After the initial shock however, I started getting used to the slimy, pricklyness of the rays as they would maneuver in and out of the screaming tourists. After all they were only trying to get to the food the guide was giving them and maybe scare the shit out of the women who promptly grabbed onto their husbands. Guys – great date idea: take you girl swimming with the rays. Not only will she be in her bathing suit grabbing onto your muscular physique for dear life, but the body chemicals behind fear and sexual arousal are the same or similar, so there you go. Thank me later.
After that it was onto the BBQ where we learned how to tie a pare0, make Poisson cru and open a coconut using only a stick. I guess this is what typical Tahitian’s do for fun?

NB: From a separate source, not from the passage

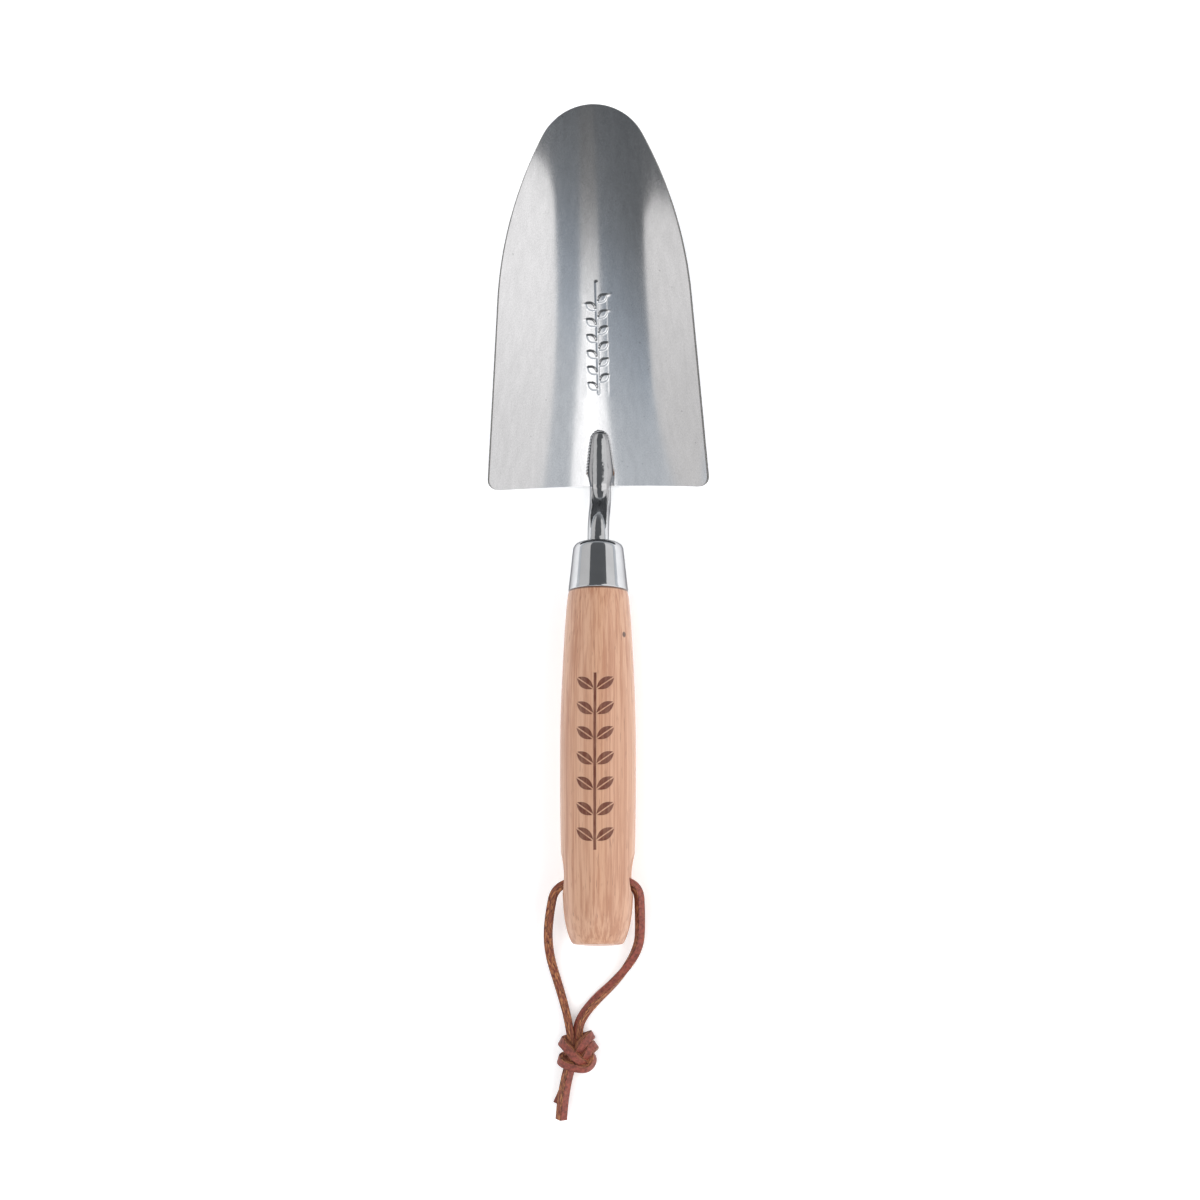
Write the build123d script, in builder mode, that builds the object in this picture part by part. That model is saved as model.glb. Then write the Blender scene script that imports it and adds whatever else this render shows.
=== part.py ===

Either way…good times!
The next afternoon on the way back to the airport we ran into an awesome couple from Texas that we had met on the boat trip. They told us instead of sitting at the airport waiting for our flight for 11 hours we should come with them and check out the roulottes which is basically a food truck convention that combines Tahitian, French and Chinese food into one. Obviously sold. And the food was delicious. Thank you Texans!
So in conclusion, Moorea or the Tahitian Islands in general are beautiful. There no shortage of picture perfect moments and views that will take your breath away. Would I go there again? Yes. Under certain conditions. One being that I was in the process of a mental breakdown and needed somewhere to sit in isolation and clear my head but still needed to eat good, albeit expensive food. The other being if I was on my honeymoon or with someone I really liked – and if I’m getting married or actually capable of really liking someone, I probably also had a mental breakdown.